In “Beyond the Object Principle,” we are looking at the significance of these re-performances and the sometimes dramatic alterations that occur based on different interpretations of the essential or autographic aspects of a piece. Century’s identification as a musical performer and composer rather than a visual artist or art historian may naturalize him to the idea of repeated performance as unchallenging to a work’s identity: as Nelson Goodman pointed out, the authenticity of a musical composition is unaffected by its potentially limitless interpretations, and the composer maintains authorial integrity no matter how many times her score is reproduced and replayed. In the visual arts, the tendency to ascribe significance to objects may trigger a redefinition of elements of an artwork originally intended only as aides to an event. Through the preservation and exaltation of these props, they are somewhat falsely ascribed autographic importance where they may have been used originally in an interchangeable, allographic manner. Sometimes, important musical scores, instruments and recordings are ascribed the elevated status objecthood, as well.

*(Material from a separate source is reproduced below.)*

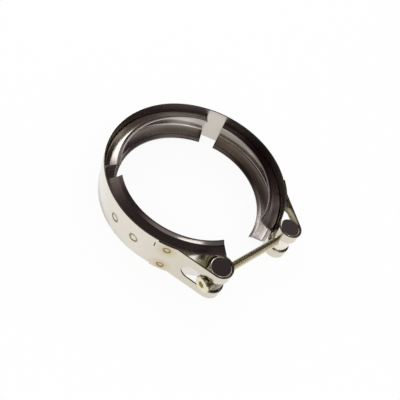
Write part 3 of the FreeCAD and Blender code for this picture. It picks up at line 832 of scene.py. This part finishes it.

Thus, the balance of autographic to allographic elements of a work is in no way fixed if one is to look beyond the isolated duration of performance, and by extension, a work’s relationship to time is also can also change. Once dynamic, allochronic elements may become static through preservation, museumification and narrowly focused documentation, and conversely, autochronic elements may be subject to change via forces like physical decay and cultural obsolescence. This makes Michael Century’s diagrammatic schema an interesting proposition for understanding a work’s relation to time in the context of its performance, but a less effective tool for looking at a an artwork’s longer-term “chronicity” from a conservation standpoint.


Lisa Adang is M.A. student in the course Beyond the Object Principle.